The Designer's Guide Community Forum https://designers-guide.org/forum/YaBB.pl Design >> Analog Design >> Symmetric zeros, does it matter? https://designers-guide.org/forum/YaBB.pl?num=1552488932 Message started by Jacki on Mar 13th, 2019, 7:55am

 Title: Symmetric zeros, does it matter? Post by Jacki on Mar 13th, 2019, 7:55am Hello,    If we look at the two-stage differential-to-single-ended opamp, the first stage to the second stage is connected by the diode-connected current mirror, and in this way, we will get two symmetric zeros at the differential output of the first stage. I know this zero is at high frequency, but I wonder if the two zeros can be considered as a "common-mode zero", and for the differential signal the zero will not be harmful, and their influence cannot compensated?
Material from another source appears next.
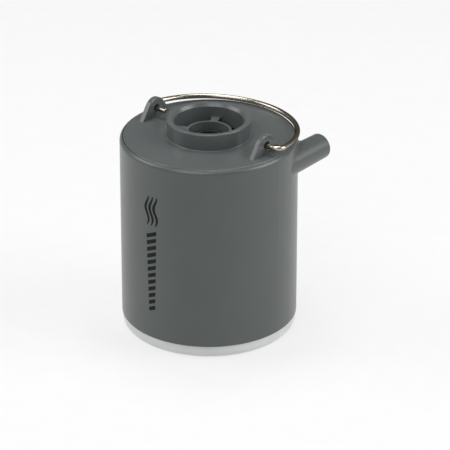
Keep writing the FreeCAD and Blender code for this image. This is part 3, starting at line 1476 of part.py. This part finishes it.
def build_button():
    """Build the push button, the switch behind it and the switch's plunger."""
    level = d("button_level")
    flange_face = GUIDE_FACE - d("plunger_gap")
    flange_back = flange_face - d("button_flange_thickness")
    cap_face = REAR_FLAT + d("button_stand")
    stem_end = BOARD_FRONT + d("switch_height") + d("plunger_height") + d("plunger_gap")
    cap = d("button_radius")
    flange = cap + d("button_flange")
    stem = d("button_stem_radius")
    dish = cap_face - d("button_dish")
    rim = cap - d("button_rim")
    button = turned_body("power_button", [
        (0, stem_end),
        (stem, stem_end),
        (stem, flange_back),
        (flange, flange_back),
        (flange, flange_face),
        (cap, flange_face),
        (cap, cap_face),
        (rim, cap_face),
        (rim - d("button_dish_slope"), dish),
        (0, dish),
    ])
    round_edges(button, "button_edge", d("button_edge_round"), circle_at(cap, cap_face))
    place_facing_rear(button, 0, level)
    switch = new_body("power_switch")
    half = d("switch_half_width")
    block = rear_sketch(switch, "switch_outline", BOARD_FRONT)
    add_rectangles(block, [(-half, level - half, half, level + half)])
    pad(switch, "switch_block", block, d("switch_height"), backwards=True)
    well_y = BOARD_FRONT + d("switch_height") - d("plunger_well")
    well = rear_sketch(switch, "switch_well_circle", well_y)
    add_circles(well, [(0, level, d("plunger_radius") + d("plunger_gap"))])
    pocket(switch, "switch_well", well, d("plunger_well") + OVERRUN)
    plunger = new_body("switch_plunger")
    low = BOARD_FRONT + d("switch_height") - d("plunger_depth")
    circle = rear_sketch(plunger, "plunger_circle", low)
    add_circles(circle, [(0, level, d("plunger_radius"))])
    pad(plunger, "plunger", circle, d("plunger_depth") + d("plunger_height"), backwards=True)


def build_lamp():
    """Build the lamp board, its light chips and the white reflector round them."""
    rings = ((LAMP_BOARD_RADIUS - d("lamp_ring_inset"), 12), (d("lamp_inner_ring_radius"), 6))
    screws_at = on_circle(d("lamp_screw_circle"), THREE_WAYS)
    board = new_body("lamp_board")
    outline = new_sketch(board, "lamp_board_outline", "XY_Plane", LAMP_BOARD_UNDER)
    add_circles(outline, [(0, 0, LAMP_BOARD_RADIUS)])
    add_circles(outline, [(x, y, LOOSE_RADIUS) for x, y in screws_at])
    pad(board, "lamp_board_sheet", outline, d("lamp_board_thickness"))
    chips = new_body("lamp_leds")
    half = d("lamp_chip_half_width")
    chip_low = LAMP_BOARD_UNDER - d("lamp_chip_thickness")
    for radius, count in rings:
        sketch = new_sketch(chips, f"led_outline_{count}", "XY_Plane", chip_low)
        add_rectangles(sketch, [(radius - half, -half, radius + half, half)])
        chip = pad(chips, f"led_{count}", sketch, d("lamp_chip_thickness"))
        polar(chips, f"led_ring_{count}", [chip], count)
    reflector = new_body("reflector")
    plate = new_sketch(reflector, "reflector_outline", "XY_Plane", REFLECTOR_LOW)
    add_circles(plate, [(0, 0, LENS_INNER - d("reflector_gap"))])
    head_hole = d("screw_head_radius") + d("side_gap")
    add_circles(plate, [(x, y, head_hole) for x, y in screws_at])
    for radius, count in rings:
        ways = [360 / count * number for number in range(count)]
        add_circles(plate, [(x, y, d("lamp_hole_radius")) for x, y in on_circle(radius, ways)])
    pad(reflector, "reflector_sheet", plate, d("reflector_thickness"))


# ---------------------------------------------------------------- leads
# the share of a lead's run that the arc at each of its ends may take
ARC_SHARE = 0.45


def lead_shape(points):
    """Return a lead's solid: straight runs joined by arcs, the arcs as large as fit."""
    edges = []
    start = points[0]
    for before, corner, after in zip(points, points[1:], points[2:]):
        way_in = (corner - before).normalize()
        way_out = (after - corner).normalize()
        reach = ARC_SHARE * min(before.distanceToPoint(corner), corner.distanceToPoint(after))
        first = corner - way_in * reach
        last = corner + way_out * reach
        half_turn = way_in.getAngle(way_out) / 2
        radius = reach / math.tan(half_turn)
        inward = (way_out - way_in).normalize()
        middle = corner + inward * (radius / math.cos(half_turn) - radius)
        edges.append(Part.LineSegment(start, first).toShape())
        edges.append(Part.Arc(first, middle, last).toShape())
        start = last
    edges.append(Part.LineSegment(start, points[-1]).toShape())
    path = Part.Wire(edges)
    way = points[1] - points[0]
    section = Part.Wire(Part.makeCircle(d("lead_radius").value, points[0], way))
    return path.makePipeShell([section], True, False)


def build_leads(name, routes):
    """Make a group of leads, each along a list of x, y, z Sizes."""
    shapes = [lead_shape([vector(*point) for point in route]) for route in routes]
    group = DOC.addObject("Part::Feature", name)
    group.Label = name
    group.Shape = Part.makeCompound(shapes)
    return group


def build_all_leads():
    """Run the motor, battery and lamp leads from the main board, inside the housing."""
    face = BOARD_FACE
    tab = d("terminal_spread")
    tab_end = MOTOR_BOTTOM - d("terminal_length")
    motor_routes = []
    for sign, board_x in ((-1, -4), (1, 4)):
        motor_routes.append([
            (sign * tab, as_size(0), tab_end),
            (sign * tab, as_size(0), tab_end - 6),
            (sign * tab * 0.8, face * 0.45, tab_end - 9),
            (as_size(board_x), face * 0.8, tab_end - 6),
            (as_size(board_x), face, tab_end - 6),
        ])
    build_leads("motor_leads", motor_routes)
    strap_x = CELL_SIDE * 0.2
    strap_y = STRAP_Y
    low = CELL_BOTTOM
    high = low + 6
    battery_routes = []
    for sign in (-1, 1):
        battery_routes.append([
            (sign * strap_x, strap_y, low),
            (sign * strap_x, strap_y, high),
            (sign * strap_x, strap_y * 0.2, high + 5),
            (sign * strap_x * 1.6, face * 0.6, high + 6),
            (sign * strap_x * 2, face * 0.85, high + 11),
            (sign * strap_x * 2, face, high + 11),
        ])
    build_leads("battery_leads", battery_routes)
    lamp_routes = []
    for sign in (-1, 1):
        x = sign * d("lead_radius") * 1.4
        lamp_routes.append([
            (x, LAMP_LEAD_Y, LAMP_BOARD_TOP),
            (x, LAMP_LEAD_Y, CHASSIS_TOP + 4),
            (x * 2, LAMP_LEAD_Y - 1, d("board_bottom") + 2),
            (x * 2, face - 3, d("board_bottom") + 6),
            (x * 2, face, d("board_bottom") + 6),
        ])
    build_leads("lamp_leads", lamp_routes)


# ---------------------------------------------------------------- build, check and write
def check_document():
    """Stop if any object failed, or if a node has no sound solid."""
    DOC.recompute()
    for item in DOC.Objects:
        if "Invalid" in item.State or "Error" in item.State:
            raise ValueError(f"{item.Label} failed: {item.State}")
    nodes = [item for item in DOC.Objects if item.TypeId == "PartDesign::Body"]
    nodes += [item for item in DOC.Objects if item.TypeId == "Part::Feature"]
    for node in nodes:
        shape = node.Shape
        if shape.isNull() or not shape.isValid() or not shape.Solids:
            raise ValueError(f"{node.Label} has no sound solid")
    return nodes


def write_nodes(nodes):
    """Write each node's shape to a STEP file that carries its name."""
    os.makedirs("parts", exist_ok=True)
    for node in nodes:
        node.Shape.exportStep(f"parts/{node.Label}.step")
        print(f"{node.Label}: {len(node.Shape.Solids)} solids, {node.Shape.Volume:.1f} mm3")


def build_pump():
    """Build every piece of the pump."""
    build_housing()
    build_lens()
    build_seal("lens_seal", INNER_WALL, LENS_SEAL_LEVEL)
    build_top_cover()
    build_seal("cover_seal", SEAT_RADIUS, COVER_SEAL_LEVEL)
    build_bail()
    build_fan_scroll()
    build_impeller()
    build_motor_shell()
    build_motor_bearings()
    build_motor_magnets()
    build_motor_shaft()
    build_motor_rotor()
    build_motor_terminals()
    build_fasteners()
    build_chassis()
    build_cells()
    build_main_board()
    build_light_guide()
    build_charging_port()
    build_port_cover()
    build_button()
    build_lamp()
    build_all_leads()


build_pump()
write_nodes(check_document())
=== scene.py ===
"""Looks of the cordless air mattress pump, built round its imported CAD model.

Everything is in metres in the part's own frame: +Z up along the housing's axis, the origin at
the centre of the flat face it stands on, the nozzle towards +Y, the handle's hinge line on X.
"""
import json
import math

import bmesh
import bpy
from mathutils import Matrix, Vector


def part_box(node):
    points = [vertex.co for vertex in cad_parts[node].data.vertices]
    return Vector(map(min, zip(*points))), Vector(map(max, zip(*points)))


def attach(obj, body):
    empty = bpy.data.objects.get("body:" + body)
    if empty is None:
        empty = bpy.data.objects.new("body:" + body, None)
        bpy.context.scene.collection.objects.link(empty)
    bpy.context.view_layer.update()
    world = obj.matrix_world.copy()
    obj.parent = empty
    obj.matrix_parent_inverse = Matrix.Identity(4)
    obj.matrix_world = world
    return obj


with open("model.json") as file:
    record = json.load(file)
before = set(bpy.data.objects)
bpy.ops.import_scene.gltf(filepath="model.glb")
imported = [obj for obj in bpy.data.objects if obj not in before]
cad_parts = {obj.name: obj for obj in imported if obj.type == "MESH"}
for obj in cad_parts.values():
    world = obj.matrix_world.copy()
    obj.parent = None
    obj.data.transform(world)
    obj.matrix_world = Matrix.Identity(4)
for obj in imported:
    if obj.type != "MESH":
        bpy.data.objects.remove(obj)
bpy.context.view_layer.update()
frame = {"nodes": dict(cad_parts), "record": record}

MM = 0.001

# ---------------------------------------------------------------- camera, floor and lights
CAMERA_AZIMUTH = 39.5
CAMERA_ELEVATION = 26.3
CAMERA_DISTANCE = 1.428
CAMERA_AIM = Vector((0.0181, -0.0099, 0.0600))
CAMERA_LENS = 240.5
LIGHTS_AIM = Vector((0, 0, 0.05))
# name, degrees round from the camera, elevation, distance, width and power in watts
LIGHTS = (
    ("key", 80, 30, 1.2, 0.8, 10.5),
    ("rim", -95, 35, 1.2, 0.7, 6.0),
    ("overhead", 180, 78, 1.1, 0.55, 7.0),
    ("fill", -25, 48, 1.2, 0.8, 6.0),
)
# the room's light fades from the low to the high strength between these heights
WORLD_BAND_LOW = 0.05
WORLD_BAND_HIGH = 0.75
WORLD_LOW_STRENGTH = 0.24
WORLD_HIGH_STRENGTH = 0.08
FLOOR_GLOW = 0.67
FLOOR_REACH = 4.0


def direction(azimuth, elevation):
    """Return the unit vector from the object towards a viewer at these angles in degrees."""
    a = math.radians(azimuth)
    e = math.radians(elevation)
    return Vector((math.sin(a) * math.cos(e), -math.cos(a) * math.cos(e), math.sin(e)))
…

 Title: Re: Symmetric zeros, does it matter? Post by R.kumar on Aug 12th, 2019, 7:56am The two zeros appear because of Cgd of input MOSFETs. Typically they occur after the unity gain frequency of the amplifier and so can be safely ignored. Additionally, this zero is for both the common mode and differential mode signal paths.
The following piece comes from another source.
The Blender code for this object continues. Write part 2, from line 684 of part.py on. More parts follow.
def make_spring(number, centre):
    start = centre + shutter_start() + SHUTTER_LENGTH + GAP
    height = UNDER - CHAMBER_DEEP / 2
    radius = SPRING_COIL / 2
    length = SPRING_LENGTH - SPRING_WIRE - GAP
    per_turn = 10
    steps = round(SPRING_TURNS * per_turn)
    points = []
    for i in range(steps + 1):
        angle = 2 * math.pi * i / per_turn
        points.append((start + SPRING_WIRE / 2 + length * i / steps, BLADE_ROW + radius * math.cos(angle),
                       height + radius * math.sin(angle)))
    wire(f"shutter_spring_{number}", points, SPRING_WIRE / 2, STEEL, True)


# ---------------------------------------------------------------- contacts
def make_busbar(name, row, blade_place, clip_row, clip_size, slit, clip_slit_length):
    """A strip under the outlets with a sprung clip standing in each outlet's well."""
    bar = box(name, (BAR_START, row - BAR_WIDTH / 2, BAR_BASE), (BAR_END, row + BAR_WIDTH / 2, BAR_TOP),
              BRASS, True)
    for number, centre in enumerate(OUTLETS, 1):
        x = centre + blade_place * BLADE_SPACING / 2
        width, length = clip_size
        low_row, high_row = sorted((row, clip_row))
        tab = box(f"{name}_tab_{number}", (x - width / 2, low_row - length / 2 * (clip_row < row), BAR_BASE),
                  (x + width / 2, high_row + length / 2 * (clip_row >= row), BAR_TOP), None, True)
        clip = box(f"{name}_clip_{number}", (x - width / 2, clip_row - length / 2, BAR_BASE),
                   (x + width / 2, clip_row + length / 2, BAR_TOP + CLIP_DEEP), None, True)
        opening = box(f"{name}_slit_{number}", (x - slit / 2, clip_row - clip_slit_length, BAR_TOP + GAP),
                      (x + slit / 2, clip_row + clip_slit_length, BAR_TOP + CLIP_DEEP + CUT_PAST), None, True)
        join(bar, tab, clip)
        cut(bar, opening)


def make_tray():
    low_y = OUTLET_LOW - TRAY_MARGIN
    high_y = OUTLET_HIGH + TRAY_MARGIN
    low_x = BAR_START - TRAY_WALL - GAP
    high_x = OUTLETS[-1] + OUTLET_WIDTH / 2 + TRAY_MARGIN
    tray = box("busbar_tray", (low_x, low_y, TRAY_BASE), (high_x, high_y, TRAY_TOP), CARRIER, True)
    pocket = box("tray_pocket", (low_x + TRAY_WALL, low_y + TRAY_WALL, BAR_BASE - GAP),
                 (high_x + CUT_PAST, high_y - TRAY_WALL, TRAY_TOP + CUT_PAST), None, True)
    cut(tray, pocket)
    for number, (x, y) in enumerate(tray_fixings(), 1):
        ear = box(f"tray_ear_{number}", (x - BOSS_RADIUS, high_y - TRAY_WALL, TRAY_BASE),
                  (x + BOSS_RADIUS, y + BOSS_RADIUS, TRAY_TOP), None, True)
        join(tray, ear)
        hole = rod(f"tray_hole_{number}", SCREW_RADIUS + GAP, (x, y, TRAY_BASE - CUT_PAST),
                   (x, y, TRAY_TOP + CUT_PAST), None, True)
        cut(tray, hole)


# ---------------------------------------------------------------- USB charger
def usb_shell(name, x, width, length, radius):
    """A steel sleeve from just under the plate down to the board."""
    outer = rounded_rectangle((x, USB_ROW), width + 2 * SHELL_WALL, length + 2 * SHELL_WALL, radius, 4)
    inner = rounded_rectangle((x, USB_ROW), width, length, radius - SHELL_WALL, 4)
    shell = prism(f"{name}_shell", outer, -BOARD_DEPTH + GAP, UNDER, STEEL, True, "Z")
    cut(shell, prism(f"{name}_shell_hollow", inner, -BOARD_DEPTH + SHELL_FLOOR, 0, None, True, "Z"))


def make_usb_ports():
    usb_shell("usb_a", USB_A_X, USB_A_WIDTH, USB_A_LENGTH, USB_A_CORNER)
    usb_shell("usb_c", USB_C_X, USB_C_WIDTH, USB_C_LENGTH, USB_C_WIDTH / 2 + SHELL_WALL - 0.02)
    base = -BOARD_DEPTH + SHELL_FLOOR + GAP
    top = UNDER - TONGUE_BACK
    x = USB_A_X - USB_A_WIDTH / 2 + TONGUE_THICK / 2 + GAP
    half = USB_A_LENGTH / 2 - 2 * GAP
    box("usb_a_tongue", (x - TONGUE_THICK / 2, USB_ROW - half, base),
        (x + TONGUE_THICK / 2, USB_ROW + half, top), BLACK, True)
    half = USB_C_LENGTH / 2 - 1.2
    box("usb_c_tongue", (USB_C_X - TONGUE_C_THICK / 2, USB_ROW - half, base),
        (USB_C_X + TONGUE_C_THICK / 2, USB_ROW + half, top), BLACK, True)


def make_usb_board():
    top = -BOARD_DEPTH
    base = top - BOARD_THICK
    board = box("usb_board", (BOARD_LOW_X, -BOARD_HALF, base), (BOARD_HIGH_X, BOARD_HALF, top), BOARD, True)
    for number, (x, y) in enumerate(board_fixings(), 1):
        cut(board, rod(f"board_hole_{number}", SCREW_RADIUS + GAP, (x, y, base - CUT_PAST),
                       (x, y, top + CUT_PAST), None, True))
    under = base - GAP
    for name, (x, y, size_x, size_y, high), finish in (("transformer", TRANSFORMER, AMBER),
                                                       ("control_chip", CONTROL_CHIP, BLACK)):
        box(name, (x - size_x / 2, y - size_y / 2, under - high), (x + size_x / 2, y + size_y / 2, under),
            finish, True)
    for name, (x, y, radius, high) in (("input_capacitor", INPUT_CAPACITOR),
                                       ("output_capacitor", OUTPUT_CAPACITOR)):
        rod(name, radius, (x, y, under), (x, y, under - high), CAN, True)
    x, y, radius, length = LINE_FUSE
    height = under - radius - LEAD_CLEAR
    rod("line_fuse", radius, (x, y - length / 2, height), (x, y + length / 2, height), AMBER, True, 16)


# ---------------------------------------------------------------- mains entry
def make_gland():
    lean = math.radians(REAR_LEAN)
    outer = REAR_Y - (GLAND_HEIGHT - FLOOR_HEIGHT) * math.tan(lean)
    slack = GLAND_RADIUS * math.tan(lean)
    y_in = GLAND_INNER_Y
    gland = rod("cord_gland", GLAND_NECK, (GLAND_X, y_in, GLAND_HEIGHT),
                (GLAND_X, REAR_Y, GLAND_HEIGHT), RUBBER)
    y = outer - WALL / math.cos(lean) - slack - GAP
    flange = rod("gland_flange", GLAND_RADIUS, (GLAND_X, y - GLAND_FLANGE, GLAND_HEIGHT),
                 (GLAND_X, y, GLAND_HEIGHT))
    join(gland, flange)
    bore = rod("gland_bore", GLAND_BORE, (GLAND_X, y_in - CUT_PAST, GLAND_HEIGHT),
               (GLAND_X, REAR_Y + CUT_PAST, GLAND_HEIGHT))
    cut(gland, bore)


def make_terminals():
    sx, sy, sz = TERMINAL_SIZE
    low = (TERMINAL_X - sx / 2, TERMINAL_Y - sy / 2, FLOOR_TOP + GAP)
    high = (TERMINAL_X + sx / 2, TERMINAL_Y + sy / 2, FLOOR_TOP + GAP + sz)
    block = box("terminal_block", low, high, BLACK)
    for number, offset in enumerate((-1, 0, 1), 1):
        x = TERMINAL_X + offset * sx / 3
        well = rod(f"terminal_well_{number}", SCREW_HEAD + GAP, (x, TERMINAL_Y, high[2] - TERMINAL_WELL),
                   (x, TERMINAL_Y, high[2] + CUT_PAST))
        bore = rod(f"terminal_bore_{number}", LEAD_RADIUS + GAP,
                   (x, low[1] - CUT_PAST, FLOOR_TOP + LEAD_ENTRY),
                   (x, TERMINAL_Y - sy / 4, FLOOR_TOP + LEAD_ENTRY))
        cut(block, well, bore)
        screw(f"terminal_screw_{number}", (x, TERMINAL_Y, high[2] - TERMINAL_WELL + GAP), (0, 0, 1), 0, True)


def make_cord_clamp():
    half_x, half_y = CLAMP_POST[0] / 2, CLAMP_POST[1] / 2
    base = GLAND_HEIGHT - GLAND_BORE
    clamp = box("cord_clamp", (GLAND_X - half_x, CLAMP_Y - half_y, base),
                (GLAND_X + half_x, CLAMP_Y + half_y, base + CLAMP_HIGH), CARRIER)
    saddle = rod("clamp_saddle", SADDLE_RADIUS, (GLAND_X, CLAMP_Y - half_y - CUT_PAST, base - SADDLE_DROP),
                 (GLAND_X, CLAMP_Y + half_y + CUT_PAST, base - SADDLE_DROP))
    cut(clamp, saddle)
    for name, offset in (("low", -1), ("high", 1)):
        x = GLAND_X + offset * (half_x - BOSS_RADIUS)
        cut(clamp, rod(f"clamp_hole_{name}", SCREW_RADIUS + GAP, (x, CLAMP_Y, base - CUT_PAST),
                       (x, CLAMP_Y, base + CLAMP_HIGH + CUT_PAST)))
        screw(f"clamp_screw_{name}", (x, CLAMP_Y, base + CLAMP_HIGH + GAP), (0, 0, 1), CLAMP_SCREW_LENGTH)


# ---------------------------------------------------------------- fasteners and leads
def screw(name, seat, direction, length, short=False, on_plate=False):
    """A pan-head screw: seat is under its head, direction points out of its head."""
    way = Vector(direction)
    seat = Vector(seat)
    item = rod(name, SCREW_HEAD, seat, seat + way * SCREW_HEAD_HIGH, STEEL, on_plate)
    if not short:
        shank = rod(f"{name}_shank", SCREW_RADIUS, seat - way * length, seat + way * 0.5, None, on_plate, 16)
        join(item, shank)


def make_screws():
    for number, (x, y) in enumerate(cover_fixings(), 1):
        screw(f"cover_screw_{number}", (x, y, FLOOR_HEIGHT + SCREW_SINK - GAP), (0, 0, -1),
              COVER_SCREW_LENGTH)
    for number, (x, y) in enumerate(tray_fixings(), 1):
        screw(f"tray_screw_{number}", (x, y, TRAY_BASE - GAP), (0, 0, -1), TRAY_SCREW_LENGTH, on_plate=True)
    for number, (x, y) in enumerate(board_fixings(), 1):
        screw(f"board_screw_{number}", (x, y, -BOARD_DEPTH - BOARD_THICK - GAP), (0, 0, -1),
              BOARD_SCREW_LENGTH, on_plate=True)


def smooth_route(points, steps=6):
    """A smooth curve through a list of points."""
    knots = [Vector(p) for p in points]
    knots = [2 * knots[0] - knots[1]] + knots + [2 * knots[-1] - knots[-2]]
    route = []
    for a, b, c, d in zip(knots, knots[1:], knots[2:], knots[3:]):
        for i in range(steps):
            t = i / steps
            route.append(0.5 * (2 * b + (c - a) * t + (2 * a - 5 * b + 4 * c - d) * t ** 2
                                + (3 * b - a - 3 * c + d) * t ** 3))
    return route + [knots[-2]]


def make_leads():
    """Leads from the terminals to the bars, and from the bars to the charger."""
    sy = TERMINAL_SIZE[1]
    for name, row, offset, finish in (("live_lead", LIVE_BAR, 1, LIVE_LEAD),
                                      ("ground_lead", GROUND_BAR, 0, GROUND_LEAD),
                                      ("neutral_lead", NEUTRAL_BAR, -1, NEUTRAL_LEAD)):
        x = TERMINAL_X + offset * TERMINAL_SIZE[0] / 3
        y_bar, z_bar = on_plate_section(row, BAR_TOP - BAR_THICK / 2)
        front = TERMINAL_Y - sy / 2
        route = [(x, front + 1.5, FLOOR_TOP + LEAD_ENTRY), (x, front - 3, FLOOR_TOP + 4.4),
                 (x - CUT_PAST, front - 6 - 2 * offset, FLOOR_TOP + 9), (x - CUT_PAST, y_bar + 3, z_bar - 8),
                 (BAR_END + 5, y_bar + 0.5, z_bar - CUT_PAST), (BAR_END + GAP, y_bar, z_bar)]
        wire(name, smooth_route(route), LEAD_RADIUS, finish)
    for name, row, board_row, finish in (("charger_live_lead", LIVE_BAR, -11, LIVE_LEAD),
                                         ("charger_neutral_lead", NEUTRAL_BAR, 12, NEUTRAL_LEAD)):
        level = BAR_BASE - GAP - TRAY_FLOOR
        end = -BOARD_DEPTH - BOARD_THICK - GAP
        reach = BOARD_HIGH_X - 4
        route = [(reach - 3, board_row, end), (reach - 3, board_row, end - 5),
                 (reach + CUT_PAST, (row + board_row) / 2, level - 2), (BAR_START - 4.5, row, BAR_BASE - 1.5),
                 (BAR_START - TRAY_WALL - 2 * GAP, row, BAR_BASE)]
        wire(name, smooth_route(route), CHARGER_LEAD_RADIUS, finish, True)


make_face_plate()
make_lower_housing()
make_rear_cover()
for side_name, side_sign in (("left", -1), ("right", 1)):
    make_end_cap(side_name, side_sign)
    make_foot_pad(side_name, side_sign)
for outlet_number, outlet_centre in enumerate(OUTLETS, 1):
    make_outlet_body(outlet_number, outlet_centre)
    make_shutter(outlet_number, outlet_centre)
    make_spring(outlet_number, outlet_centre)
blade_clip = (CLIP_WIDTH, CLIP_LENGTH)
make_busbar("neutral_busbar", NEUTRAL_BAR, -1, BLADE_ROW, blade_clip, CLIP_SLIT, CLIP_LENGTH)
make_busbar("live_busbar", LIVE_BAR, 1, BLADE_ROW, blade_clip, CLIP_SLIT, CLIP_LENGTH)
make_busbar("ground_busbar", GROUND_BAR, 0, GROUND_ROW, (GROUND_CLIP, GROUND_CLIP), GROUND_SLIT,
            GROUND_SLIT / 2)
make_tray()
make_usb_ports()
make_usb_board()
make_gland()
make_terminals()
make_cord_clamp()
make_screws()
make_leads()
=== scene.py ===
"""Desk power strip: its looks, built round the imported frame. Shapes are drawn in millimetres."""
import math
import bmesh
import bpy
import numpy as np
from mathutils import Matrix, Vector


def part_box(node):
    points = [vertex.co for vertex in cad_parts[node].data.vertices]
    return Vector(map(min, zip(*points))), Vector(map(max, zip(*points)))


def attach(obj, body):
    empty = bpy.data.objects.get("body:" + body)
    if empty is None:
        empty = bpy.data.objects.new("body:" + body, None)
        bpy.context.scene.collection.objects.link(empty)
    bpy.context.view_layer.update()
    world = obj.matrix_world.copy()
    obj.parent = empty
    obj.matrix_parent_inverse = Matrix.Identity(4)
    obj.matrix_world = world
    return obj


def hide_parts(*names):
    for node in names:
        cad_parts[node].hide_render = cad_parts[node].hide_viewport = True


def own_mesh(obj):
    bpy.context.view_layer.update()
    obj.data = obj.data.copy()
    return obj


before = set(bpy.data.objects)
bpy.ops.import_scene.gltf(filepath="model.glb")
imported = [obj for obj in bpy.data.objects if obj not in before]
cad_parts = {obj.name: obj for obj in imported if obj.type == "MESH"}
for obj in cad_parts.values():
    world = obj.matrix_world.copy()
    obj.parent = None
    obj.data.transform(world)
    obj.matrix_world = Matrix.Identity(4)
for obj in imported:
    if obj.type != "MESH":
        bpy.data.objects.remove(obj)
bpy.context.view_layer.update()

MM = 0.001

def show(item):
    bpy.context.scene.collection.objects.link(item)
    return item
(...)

 Title: Re: Symmetric zeros, does it matter? Post by Jacki on Aug 13th, 2019, 1:09am Thank you for your reply. But if we derive the expression, in fact we cannot see these two zeros, i think maybe it is internally compensated each other.

 Title: Re: Symmetric zeros, does it matter? Post by Horror Vacui on Aug 13th, 2019, 2:06am The differential amplifier relies on two identical amplifying devices (=transistors). If both device have the same imperfection, they will cancel out in the differential signal path. On the other hand, common mode current will flow through these capacitors, and it will alter the common mode at the output, but this is at a very high frequency and therefore it can be neglected.The transit frequency which is often used as a metric for transistor speed is approximated as gm/Cg, where Cg is the effective capacitance at the gate. The zero you are talking about lies at gm/Cgd, which frequency is higher than f_T by more than a factor of 2! Therefore there is no signal amplification here. If we take into account that diff amps without reactive matching, inductive peaking or reactive resonance operate up to lets say f_T/20 at best, the zero due to Cgd of the diff pair is not important at all.